# What to put in a 10-gallon...



## iAteTheRamen (May 17, 2015)

Hi again everyone! I was lucky enough to get my hands on a second 10-gallon from a family member, but I'm having trouble deciding on what friend(s) to put in in it. I was thinking of either getting a betta OR a small school (maybe neon tetras), but my younger brother pointed out that I'm emotionally attached to my goldfish, and I might not have that connection with a school.

So not only do I have to factor in an emotional connection, but also the fact that I've only ever had experience with common and comet goldfish. I have no experience with _any_ other fish. I have, however, done quite a bit of research on betta stuff in the recent past.

All I know for sure is that I _want_ more experience with different kinds of freshwater fish as I grow older, even if I have to start out easy. Do you guys have any ideas or advice or me? :/


----------



## Guest (Sep 23, 2015)

I am thinking a betta would be a good start towards other fish. They are pretty easy to take care of and they are very hardy fish, can withstand 90% of things that go wrong with aquariums. Bettas are very cool and they have great personalities as well.


----------



## WildForFish (Aug 5, 2008)

For some color and movement, a small groups of either tetras, rasboras, 
small danios, endler's.

Add some some smaller plants & smaller driftwood pieces.

And as for experience, with the exception of parameter specific fish
your tank and fish maintenance will be the same as your goldfish


----------



## Guest (Sep 23, 2015)

I would get hardy fish to start out with, like danios, they can withstand fluctuations in the water parameters. Betta are another fish that can withstand fluctuations.


----------



## lohachata (Jan 27, 2006)

i think a few Humu Humu Nuku Nuku Apuaa would do nicely...


----------



## ZebraDanio12 (Jun 17, 2011)

If you want color and easy fish, livebearers (guppies, mollies, platies, swordtails) are so very easy to keep and make a nice looking tank. You may even get babies. Those were something I started out with and it was a good learning experience


----------



## ZebraDanio12 (Jun 17, 2011)

lohachata said:


> i think a few Humu Humu Nuku Nuku Apuaa would do nicely...
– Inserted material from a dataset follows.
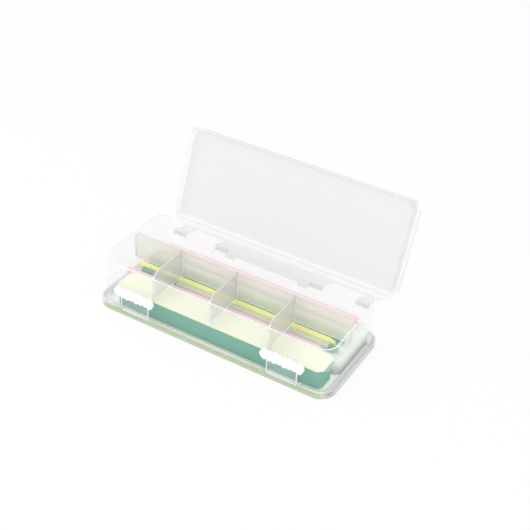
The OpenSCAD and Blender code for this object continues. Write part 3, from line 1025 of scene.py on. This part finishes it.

:mrgreen::mrgreen::mrgreen::mrgreen:


----------



## lohachata (Jan 27, 2006)

there are a lot of small colorful fish available that are active hardy and easy to maintain. and i agree that species such as tetras , rasboras and danios are great starter fish..also that smaller plants and pieces of driftwood are a good idea as they provide great aesthetics and also help to make the fish feel safe and comfortable..when fish feel safe they will really show off their beautiful colors...


----------



## Guest (Sep 23, 2015)

lohachata said:


> i think a few Humu Humu Nuku Nuku Apuaa would do nicely...


ROFLMRO= Rolling on floor laughing my rear off!!!!!!!!!!!!!!! lohachata: thank you for the laugh, definitely was needed today.


----------



## WildForFish (Aug 5, 2008)

ZebraDanio12 said:


> If you want color and easy fish, livebearers (guppies, mollies, platies, swordtails) are so very easy to keep and make a nice looking tank. You may even get babies. Those were something I started out with and it was a good learning experience


In a ten gallon, the tank could be overstocked quite quickly?


----------



## ZebraDanio12 (Jun 17, 2011)

WildForFish said:


> In a ten gallon, the tank could be overstocked quite quickly?


Of course it could. But a group of livebearers would not overstock it.


----------



## lohachata (Jan 27, 2006)

considering that lvebearers are quite prolific , a small tank such as a 10 or 15 gallon could soon be very overcrowded.if one wishes to keep them i would suggest either a male only tank of make sure you have an outlet for the offspring.


----------



## e048 (Dec 23, 2010)

The Humu joke was funny but not for a 10g

You could do some dwarf rainbows
You could get a pair or dwarf cichlids or even a trio (1 male, 2 females) of shell dweller cichlids those are always fun

You could do a shrimp tank

Do a biome tank, some small tetras (glow lights, X-rays, etc) and 2-3 Cory cats and live plants


----------



## e048 (Dec 23, 2010)

To be honest it's your tank and do what you like as long as your fish are comfortable go for it


----------



## TheOldSalt (Jan 28, 2005)

Shrimps and White Clouds together would look cool and teach you a LOT of stuff in a hurry.


----------



## Shadow Bass (Jul 27, 2015)

***************************************


----------



## emc7 (Jul 23, 2005)

with long-fin white clouds. https://www.youtube.com/watch?v=tZ6gATVpuiY


----------